◆ The problem:
From the listing below, copy only the lines running from the line that contains "const swivel = new THREE.Group();" to the line that contains "for node in", both included.

[Records contained in a dataset]
## Start
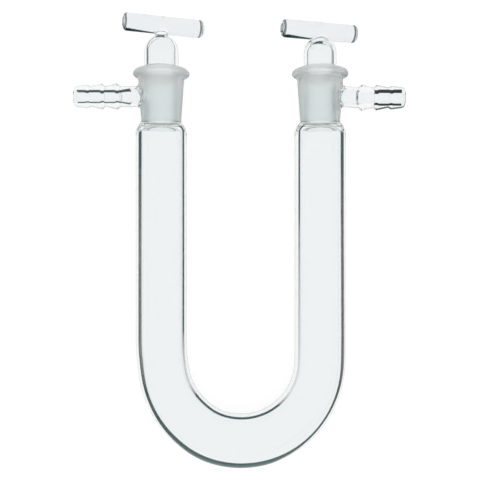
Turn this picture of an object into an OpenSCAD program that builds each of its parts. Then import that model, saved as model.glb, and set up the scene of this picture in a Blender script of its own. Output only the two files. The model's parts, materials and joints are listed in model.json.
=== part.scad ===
// Drying tube: a U of borosilicate glass with two barbed side arms and two
// hollow ground stoppers that turn in its sockets. It lies flat, with the
// sockets towards +Y, and the origin is under its middle, on the surface.

/* [U tube] */
// Outer diameter of the tube
tube_od = 20; // [17:0.5:25]
// Wall of the tube
tube_wall = 1.3; // [1:0.1:2]
// Distance between the axes of the two limbs
limb_spacing = 62.5; // [50:0.5:90]
// Length from the socket rims to the outside of the bend
tube_length = 156; // [120:1:220]

/* [Sockets] */
// Bore of each ground socket at its rim
socket_d = 14.5; // [12:0.1:17.5]
// Diameter that the ground joint loses for each millimetre of its length
joint_taper = 0.1; // [0.08:0.01:0.12]
// Length of the ground bore
socket_length = 21.5; // [19:0.5:26]
// Wall of the socket at its rim
socket_wall = 2.05; // [1.5:0.05:2.5]
// Wall of the socket at the lower end of the ground bore
socket_foot_wall = 1.55; // [1.2:0.05:2]
// Width of the rolled rim, from the bore to its outside
rim_width = 3.8; // [3:0.1:5]
// Thickness of the rolled rim along the limb
rim_thickness = 3.9; // [2.5:0.1:5]
// Radius of the hollow crease under the rolled rim
rim_crease = 0.8; // [0.3:0.1:1.2]
// Radius of the rounded edge between the rim and the ground bore
mouth_round = 0.4; // [0.2:0.1:0.8]

/* [Shoulders] */
// Outer radius of the shoulder between socket and limb
shoulder_r = 5; // [3:0.5:6]
// Distance from the ground bore's end down to where the outside has full width
shoulder_length = 3.7; // [3:0.1:8]
// Radius of the hollow crease between socket and shoulder
shoulder_crease = 1; // [0.3:0.1:1.5]
// Inner radius of the shoulder
inner_shoulder_r = 3.5; // [2.5:0.5:5]
// Distance from the ground bore's end down to where the hollow has full width
inner_shoulder_length = 4.5; // [3.5:0.1:9]

/* [Side arms] */
// Distance from the rim down to the axis of the side arms
arm_drop = 10.6; // [10:0.1:13]
// Reach of the left arm from its limb's axis
left_arm_reach = 34.2; // [32:0.1:45]
// Reach of the right arm from its limb's axis
right_arm_reach = 33.2; // [32:0.1:45]
// Outer diameter of the plain stem
stem_d = 8.2; // [7:0.1:9]
// Diameter in front of and between the barbs
barb_root_d = 8; // [6.5:0.1:10]
// Heights of the three barbs over that diameter, from the tip inwards
barb_height = [0.65, 1, 1.1]; // [0.4:0.05:2]
// Distance from the tip to the first barb
first_barb = 5.3; // [4:0.1:6]
// Distance from one barb to the next
barb_pitch = 5.85; // [4.5:0.05:6.5]
// Length of the steep side of a barb
barb_back = 1.1; // [0.5:0.1:2]
// Radius of the rounded crest of a barb
barb_round = 0.4; // [0.2:0.05:0.5]
// Radius of the fire-polished tip
tip_round = 1.2; // [0.5:0.1:1.4]
// Bore of the arm under the barbs
arm_bore_d = 4.5; // [3.5:0.1:5]
// Bore of the arm where it opens into the socket
port_d = 5.8; // [5:0.1:6.2]
// Distance from the socket's outside to where the bore starts to narrow
port_depth = 3.4; // [2:0.1:5]
// Length over which the bore narrows
port_narrowing = 4; // [2:0.5:6]
// How far the collar that seals the arm to the socket stands out from the stem
collar_flare = 1.2; // [0.6:0.1:2]
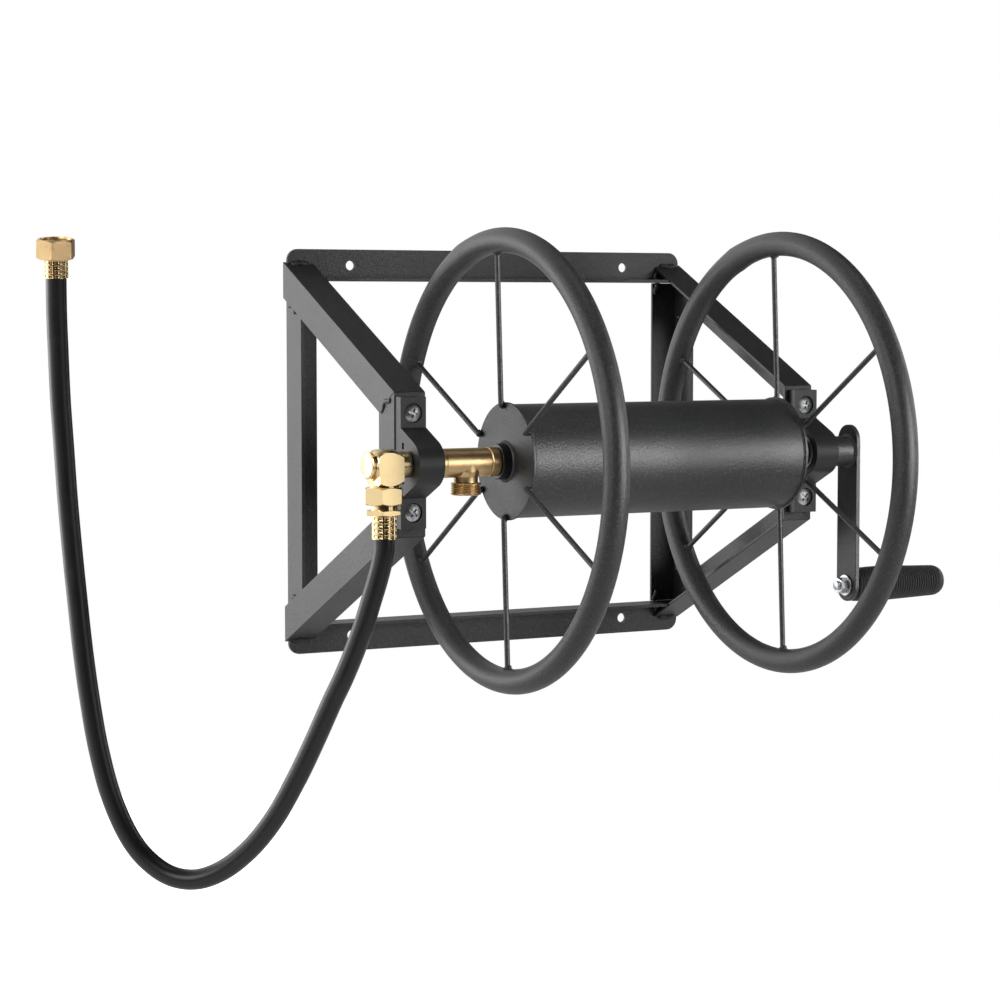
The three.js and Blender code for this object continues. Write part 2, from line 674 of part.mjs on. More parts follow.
function coupling(parent, name, ferruleLength, nutBase, across, height, flanged) {
  const add = (part, shape, material) => piece(parent, `${name}_${part}`, shape, material);
  add('hose_tail', hoseTail(ferruleLength, nutBase, flanged), polishedBrass);
  add('ferrule', pipe('z', ferruleDiameter, ferruleDiameter - 2 * ferruleWall, 0, ferruleLength),
    polishedBrass);
  add('nut', couplingNut(across, height), polishedBrass).position.z = nutBase;
  add('washer', pipe('z', hoseWasherDiameter, hoseWasherHole, washerBase,
    washerBase + hoseWasherThickness), blackRubber).position.z = nutBase;
}

// ---- Leader hose ---------------------------------------------------------------

function leaderHose(parent) {
  const curve = new THREE.CatmullRomCurve3(
    hoseRoute.map((point) => new THREE.Vector3(...point)), false, 'centripetal',
  );
  const section = new THREE.Shape();
  section.absarc(0, 0, hoseDiameter / 2, 0, 2 * Math.PI, false);
  const tube = new THREE.ExtrudeGeometry(section, {
    steps: hoseSteps, extrudePath: curve, curveSegments: hoseSides / 2,
  });
  piece(parent, 'leader_hose', solid(tube), blackRubber);
  return curve;
}

// ---- The object ---------------------------------------------------------------

const reel = new THREE.Group();
rail(reel, 'top_rail', 1);
rail(reel, 'bottom_rail', -1);
const bearingScrewZ = [1, -1].map((up) => axleZ + up * bearingScrewSpan / 2);
for (const [sideName, side] of [['left', -1], ['right', 1]]) {
  post(reel, `${sideName}_post`, side);
  bracketBar(reel, `${sideName}_upper_arm`, side, 0);
  bracketBar(reel, `${sideName}_front_strap`, side, 1, bearingScrewZ);
  bracketBar(reel, `${sideName}_lower_arm`, side, 2);
  bearing(reel, `${sideName}_bearing`, side * bearingX);
  bearingScrew(reel, `${sideName}_upper`, side * bearingX, bearingScrewZ[0]);
  bearingScrew(reel, `${sideName}_lower`, side * bearingX, bearingScrewZ[1]);
}

const turning = new THREE.Group();
turning.position.set(0, axleY, axleZ);
drum(turning);
for (const [sideName, x] of [['left', leftRingX], ['right', rightRingX]]) {
  ring(turning, `${sideName}_ring`, x);
  spokes(turning, sideName, x);
}
tee(turning);
journalRings(turning);
collar(turning);
crank(turning);
const gripLine = new THREE.Group();
gripLine.position.z = gripZ;
crankBolt(gripLine);
turning.add(gripLine);
reel.add(turning);

const swivel = new THREE.Group();
swivel.position.set(0, axleY, axleZ);
elbow(swivel);
const inletNutBase = inletFerruleLength + gap + tailFlangeHeight + tailShoulderHeight + gap;
const inlet = new THREE.Group();
inlet.position.set(outletCentre, 0, inletNutTop - inletNutHeight - inletNutBase);
coupling(inlet, 'inlet', inletFerruleLength, inletNutBase, inletNutAcross, inletNutHeight, true);
swivel.add(inlet);
reel.add(swivel);

// The hose starts below the inlet's ferrule, and the tap coupling stands on
// its other end, in line with it.
const hose = new THREE.Group();
hose.position.set(0, 0, -gap);
const hoseLine = leaderHose(hose);
const tapEnd = new THREE.Group();
const along = hoseLine.getTangent(1);
tapEnd.position.copy(hoseLine.getPoint(1)).addScaledVector(along, gap);
tapEnd.quaternion.setFromUnitVectors(new THREE.Vector3(0, 0, 1), along);
coupling(tapEnd, 'tap', tapFerruleLength, tapFerruleLength + gap, tapNutAcross, tapNutHeight, false);
hose.add(tapEnd);
inlet.add(hose);

export default reel;
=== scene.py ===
"""Looks of a wall-mounted garden hose reel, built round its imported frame.

Angle-iron wall frame and brackets, spoked reel on two plastic bearings, brass
water swivel with a leader hose on the left, crank with a ribbed grip on the
right. Metres. +X to the crank side, -Y away from the wall, +Z up.
"""

import json
from math import acos, atan2, cos, degrees, hypot, pi, radians, sin, sqrt, tau

import bmesh
import bpy
from mathutils import Matrix, Vector


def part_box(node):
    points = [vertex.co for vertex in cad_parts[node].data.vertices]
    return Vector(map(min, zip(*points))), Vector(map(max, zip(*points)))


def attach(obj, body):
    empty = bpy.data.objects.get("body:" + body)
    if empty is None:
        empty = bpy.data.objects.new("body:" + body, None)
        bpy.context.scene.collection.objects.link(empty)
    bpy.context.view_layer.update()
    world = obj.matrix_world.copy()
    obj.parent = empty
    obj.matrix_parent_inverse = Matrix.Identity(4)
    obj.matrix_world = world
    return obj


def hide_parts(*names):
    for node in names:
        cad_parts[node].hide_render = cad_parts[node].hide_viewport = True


bl_info = {
    "name": "Wall-Mounted Hose Reel",
    "version": (1, 0, 0),
    "blender": (4, 5, 0),
    "location": "View3D > Sidebar > Hose Reel",
    "description": "Builds the finished surfaces of a wall-mounted garden hose reel",
    "category": "Object",
}

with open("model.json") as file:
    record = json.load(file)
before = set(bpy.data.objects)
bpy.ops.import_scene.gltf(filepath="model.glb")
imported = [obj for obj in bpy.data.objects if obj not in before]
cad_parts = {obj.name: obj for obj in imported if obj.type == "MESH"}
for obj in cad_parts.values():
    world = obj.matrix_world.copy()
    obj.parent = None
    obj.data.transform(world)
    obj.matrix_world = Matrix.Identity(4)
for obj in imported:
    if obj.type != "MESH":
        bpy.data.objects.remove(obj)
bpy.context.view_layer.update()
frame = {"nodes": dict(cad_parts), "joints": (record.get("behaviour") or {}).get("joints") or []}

SIDES = ("left", "right")
MM = 0.001
GAP = 0.3 * MM            # clearance between pieces that don't touch
JOURNAL = 9 * MM          # radius of the reel's two journals
JOURNAL_BORE = 9.3 * MM   # radius of every hole round a journal
BOLT_BORE = 4.3 * MM      # radius of every hole round the crank's bolt
TAP_FERRULE = 16 * MM     # length of the ferrule at the tap's end


def low(node):
    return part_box(node)[0]


def high(node):
    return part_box(node)[1]


def middle(node):
    return (low(node) + high(node)) / 2


AXLE = middle("tee_collar")


def joint(name):
    return next(j for j in frame["joints"] if j["name"] == name)


# ---- Settings ---------------------------------------------------------------


def length(name, description, default, **more):
    return bpy.props.FloatProperty(
        name=name, description=description, default=default, unit="LENGTH", precision=4, **more)


def colour(name, description, default):
    return bpy.props.FloatVectorProperty(
        name=name, description=description, default=default, subtype="COLOR", size=3, min=0, max=1)


class ReelShape(bpy.types.PropertyGroup):
    """Sizes of the details that the frame leaves open."""

    steel_edge: length("Steel Edge", "Rounding along the edges of the angle iron", 0.0006)
    steel: length("Steel Thickness", "Thickness of the angle iron's legs", 0.003)
    corner: length("Rail Corner", "Radius of the rails' outer corners", 0.011)
    bolt_hole: length("Wall Bolt Hole", "Diameter of the holes for the wall bolts", 0.009)
    bolt_span: length("Wall Bolt Span", "Between the two wall bolts of a rail", 0.3)
    weld: length("Weld Width", "Width of a weld bead on the frame", 0.0062)
    ring_sides: bpy.props.IntProperty(
        name="Ring Sides", description="Facets round a reel ring", default=168, min=24)
    rib_count: bpy.props.IntProperty(
        name="Grip Ribs", description="Ribs along the crank's grip", default=32, min=4)
    crimp_rows: bpy.props.IntProperty(
        name="Crimp Rows", description="Rows of dents round a ferrule", default=4, min=1)
    crimps_round: bpy.props.IntProperty(
        name="Crimps Round", description="Dents in one row of a ferrule", default=12, min=3)
    thread_pitch: length("Thread Pitch", "Pitch of the garden hose thread", 0.0022)


class ReelColours(bpy.types.PropertyGroup):
    """Base colours of the finishes."""

    coat: colour("Powder Coat", "Satin black powder coat on the steel", (0.0135, 0.0138, 0.0148))
    polished: colour("Polished Brass", "Elbow, nuts, tails and ferrules", (0.90, 0.69, 0.37))
    satin: colour("Satin Brass", "Machined water tee", (0.66, 0.46, 0.235))
    zinc: colour("Zinc Plate", "Screws, nuts and washers", (0.66, 0.67, 0.68))
    plastic: colour("Bearing Plastic", "Moulded bearing blocks", (0.0155, 0.0159, 0.017))
    rubber: colour("Hose Rubber", "Hose, seals and collar", (0.0065, 0.0065, 0.007))
    grip: colour("Grip Rubber", "Ribbed grip of the crank", (0.030, 0.030, 0.0305))


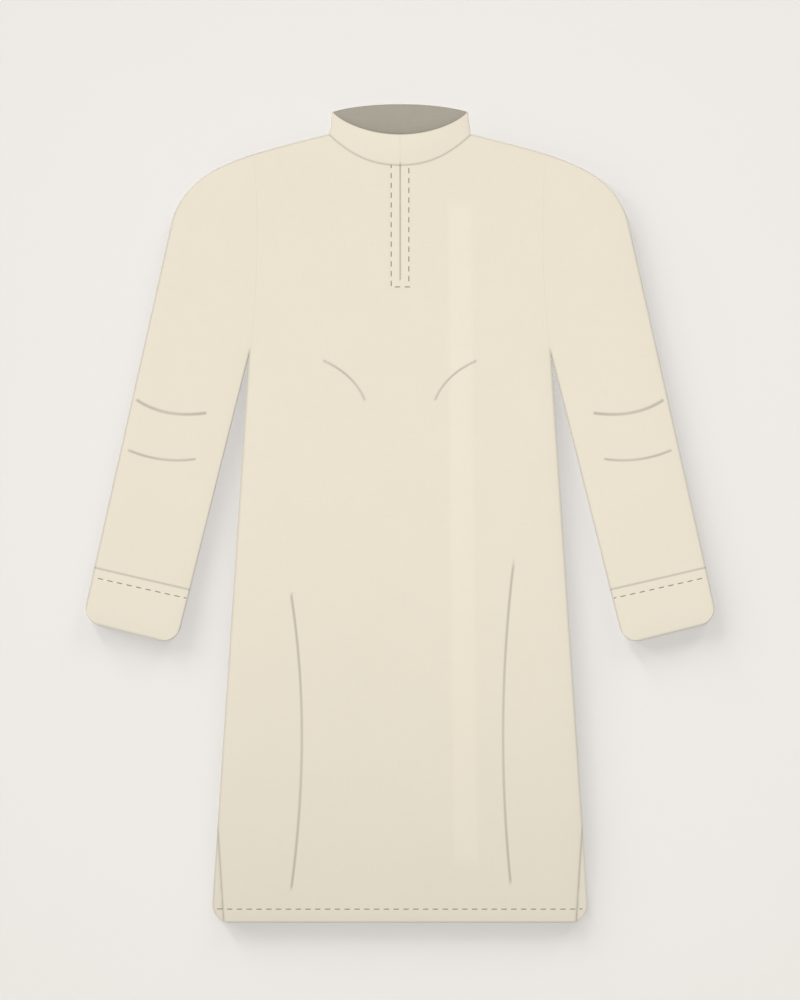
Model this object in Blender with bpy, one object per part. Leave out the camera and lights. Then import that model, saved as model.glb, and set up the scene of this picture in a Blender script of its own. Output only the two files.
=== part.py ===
"""Kurta tunic laid flat on a table: X across the garment, Y from hem to collar, Z up from the table.

The origin is the centre of the garment's box, on the table. Every panel is a cloth wall with a real
thickness: the back lies on the table, and the front, the sleeves' upper sides and the cuffs follow
one height of the upper layer of cloth, with its folds.
"""

import math
from collections import namedtuple

import bpy
import numpy as np

MM = 0.001  # sizes below are in millimetres, and the scene is in metres

# Cloth
WALL = 1.2  # panel of cotton with its seams pressed in
CUFF_WALL = 1.6  # cloth folded double
BAND_WALL = 1.8  # collar band, double with a stiffener
SEAM_GAP = 0.3
NECK_GAP = 0.4  # the neck seam is curved, and its straight stretches need a little more

# Body
HEM_Y = -530.7
HEM_HALF = 243.0
CHEST_HALF = 195.0
ARMPIT_Y = 214.2
HEM_CORNER = 21.0
SLIT_TOP_Y = -409.8
FRONT_HEM_HALF = 229.5  # the front is cut narrower below the slits, so the back shows
ARMHOLE_TOP_X = 190.0
ARMHOLE_CURVE = 7.0  # how far the armhole seam bows in

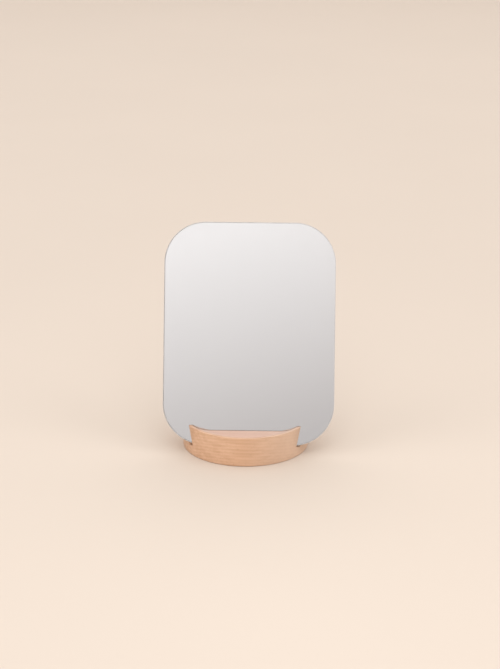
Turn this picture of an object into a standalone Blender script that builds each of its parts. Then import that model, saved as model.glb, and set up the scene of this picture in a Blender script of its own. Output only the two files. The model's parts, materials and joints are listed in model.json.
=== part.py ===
"""Round wooden stand with a slanted slot, and a frameless mirror pane that lifts out of it.

Metres, +Z up. The origin is the middle of the stand's underside, on the table, and the mirror faces -Y.
"""

import math

import bmesh
import bpy

MM = 0.001

# The turned block
BASE_RADIUS = 57.0 * MM
BASE_HEIGHT = 27.0 * MM             # from the table to the rim
RIM_WIDTH = 2.6 * MM                # flat band round the dish
RIM_EASE = 0.5 * MM                 # rounding of the rim's outer edge
FOOT_EASE = 0.5 * MM                # rounding of the block's lower edge
DISH_DEPTH = 4.2 * MM
DISH_FLOOR_RADIUS = 43.0 * MM       # the dish is flat this far out, then curves up to the rim

# The felt pad let into the underside
FELT_RADIUS = 50.5 * MM
FELT_THICKNESS = 1.2 * MM
FELT_PROUD = 0.2 * MM               # the pad holds the wood this far off the table

# The mirror pane, front to back
PANE_WIDTH = 154.0 * MM
PANE_HEIGHT = 200.0 * MM
PANE_CORNER = 37.0 * MM
GLASS_THICKNESS = 4.0 * MM
GLASS_ARRIS = 0.8 * MM              # ground edge of the glass
SILVER_THICKNESS = 0.15 * MM
FILM_THICKNESS = 0.35 * MM
BOND_GAP = 0.1 * MM                 # between glued layers

# How the pane stands in the slot
PANE_LEAN = math.radians(19.0)      # the top leans back
PANE_SHIFT = 3.0 * MM               # the pane stands this far to the right of the stand's middle
SEAT_HEIGHT = 10.4 * MM             # from the table to the pane's lower front edge
SLOT_FRONT = 27.0 * MM              # the slot's front wall meets the rim's level this far ahead of the middle
SLOT_CLEARANCE = 0.4 * MM           # in front of the pane and behind it
SLOT_OVERCUT = 20.0 * MM            # how far the saw cut runs past the block
CUSHION_THICKNESS = 0.5 * MM
CUSHION_SETBACK = 0.5 * MM          # the cushion stops this far inside the block's wall
TOUCH_GAP = 0.3 * MM                # between pieces that rest on each other

# Fineness of the round shapes
TURN_STEPS = 96
COVE_STEPS = 8
EASE_STEPS = 3
CORNER_STEPS = 18
WELD_DISTANCE = 0.00001

PANE_THICKNESS = GLASS_THICKNESS + SILVER_THICKNESS + FILM_THICKNESS + 2 * BOND_GAP
SLOT_WIDTH = PANE_THICKNESS + 2 * SLOT_CLEARANCE
CUSHION_TOP = -TOUCH_GAP            # along the slot, from the pane's lower edge, as is the next
SLOT_FLOOR = CUSHION_TOP - CUSHION_THICKNESS - BOND_GAP


def clear_scene():
    for old in list(bpy.data.objects):
        bpy.data.objects.remove(old, do_unlink=True)


def new_collection(name):
    collection = bpy.data.collections.new(name)
    bpy.context.scene.collection.children.link(collection)
    return collection


def move_to(obj, collection):
    for holder in list(obj.users_collection):
        holder.objects.unlink(obj)
    collection.objects.link(obj)


def material(name, colour, roughness, metallic=0.0):
    made = bpy.data.materials.new(name)
    made.use_nodes = True
    shader = made.node_tree.nodes["Principled BSDF"]
    shader.inputs["Base Color"].default_value = (*colour, 1.0)
    shader.inputs["Roughness"].default_value = roughness
    shader.inputs["Metallic"].default_value = metallic
    return made


def finish_piece(obj, name, finish, collection, smooth_angle=None):
    """Name the piece, give it its material and put it in its collection."""
    obj.name = name
    obj.data.name = name
    obj.data.materials.clear()
    obj.data.materials.append(finish)
    move_to(obj, collection)
    if smooth_angle is not None:
        obj.data.shade_smooth()
        obj.data.set_sharp_from_angle(angle=math.radians(smooth_angle))


def arc(centre, radius, start_deg, end_deg, steps):
    """Points along a circle's arc, both ends included."""
    points = []
    for step in range(steps + 1):
        angle = math.radians(start_deg + (end_deg - start_deg) * step / steps)
        points.append((centre[0] + radius * math.cos(angle), centre[1] + radius * math.sin(angle)))
    return points


def block_profile():
    """The block's half section as (radius, height), from the dish's middle round the outside to the underside."""
    dish_floor = BASE_HEIGHT - DISH_DEPTH
    rim_inner = BASE_RADIUS - RIM_WIDTH
    cove_run = rim_inner - DISH_FLOOR_RADIUS
    cove_radius = (cove_run ** 2 + DISH_DEPTH ** 2) / (2 * DISH_DEPTH)
    cove_turn = math.degrees(math.asin(cove_run / cove_radius))
    recess_radius = FELT_RADIUS + TOUCH_GAP
    recess_top = FELT_THICKNESS + TOUCH_GAP
    points = [(0.0, dish_floor)]
    points += arc((DISH_FLOOR_RADIUS, dish_floor + cove_radius), cove_radius, -90, -90 + cove_turn, COVE_STEPS)
    points += arc((BASE_RADIUS - RIM_EASE, BASE_HEIGHT - RIM_EASE), RIM_EASE, 90, 0, EASE_STEPS)
    points += arc((BASE_RADIUS - FOOT_EASE, FELT_PROUD + FOOT_EASE), FOOT_EASE, 0, -90, EASE_STEPS)
    points += [(recess_radius, FELT_PROUD), (recess_radius, recess_top), (0.0, recess_top)]
    return points


def turned_block(finish, collection):
    """The stand's block, turned from its profile with a Screw modifier."""
    profile = bmesh.new()
    verts = [profile.verts.new((radius, 0.0, height)) for radius, height in block_profile()]
    for start, end in zip(verts, verts[1:]):
        profile.edges.new((start, end))
    mesh = bpy.data.meshes.new("base_block")
    profile.to_mesh(mesh)
    profile.free()
    block = bpy.data.objects.new("base_block", mesh)
    collection.objects.link(block)
    turn = block.modifiers.new("turn", "SCREW")
    turn.axis = "Z"
    turn.angle = math.radians(360.0)
    turn.steps = TURN_STEPS
    turn.render_steps = TURN_STEPS
    turn.use_merge_vertices = True
    turn.merge_threshold = WELD_DISTANCE
    turn.use_smooth_shade = True
    mesh.materials.append(finish)
    return block


def box(name, size, centre):
    """A box of this size about this centre, its scale applied."""
    bpy.ops.mesh.primitive_cube_add(size=1.0, location=(0.0, 0.0, 0.0))
    made = bpy.context.active_object
    made.name = name
    for vert in made.data.vertices:
        vert.co = [vert.co[axis] * size[axis] for axis in range(3)]
    made.location = centre
    return made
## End
◆ Reply:
const swivel = new THREE.Group();
swivel.position.set(0, axleY, axleZ);
elbow(swivel);
const inletNutBase = inletFerruleLength + gap + tailFlangeHeight + tailShoulderHeight + gap;
const inlet = new THREE.Group();
inlet.position.set(outletCentre, 0, inletNutTop - inletNutHeight - inletNutBase);
coupling(inlet, 'inlet', inletFerruleLength, inletNutBase, inletNutAcross, inletNutHeight, true);
swivel.add(inlet);
reel.add(swivel);

// The hose starts below the inlet's ferrule, and the tap coupling stands on
// its other end, in line with it.
const hose = new THREE.Group();
hose.position.set(0, 0, -gap);
const hoseLine = leaderHose(hose);
const tapEnd = new THREE.Group();
const along = hoseLine.getTangent(1);
tapEnd.position.copy(hoseLine.getPoint(1)).addScaledVector(along, gap);
tapEnd.quaternion.setFromUnitVectors(new THREE.Vector3(0, 0, 1), along);
coupling(tapEnd, 'tap', tapFerruleLength, tapFerruleLength + gap, tapNutAcross, tapNutHeight, false);
hose.add(tapEnd);
inlet.add(hose);

export default reel;
=== scene.py ===
"""Looks of a wall-mounted garden hose reel, built round its imported frame.

Angle-iron wall frame and brackets, spoked reel on two plastic bearings, brass
water swivel with a leader hose on the left, crank with a ribbed grip on the
right. Metres. +X to the crank side, -Y away from the wall, +Z up.
"""

import json
from math import acos, atan2, cos, degrees, hypot, pi, radians, sin, sqrt, tau

import bmesh
import bpy
from mathutils import Matrix, Vector


def part_box(node):
    points = [vertex.co for vertex in cad_parts[node].data.vertices]
    return Vector(map(min, zip(*points))), Vector(map(max, zip(*points)))


def attach(obj, body):
    empty = bpy.data.objects.get("body:" + body)
    if empty is None:
        empty = bpy.data.objects.new("body:" + body, None)
        bpy.context.scene.collection.objects.link(empty)
    bpy.context.view_layer.update()
    world = obj.matrix_world.copy()
    obj.parent = empty
    obj.matrix_parent_inverse = Matrix.Identity(4)
    obj.matrix_world = world
    return obj


def hide_parts(*names):
    for node in names:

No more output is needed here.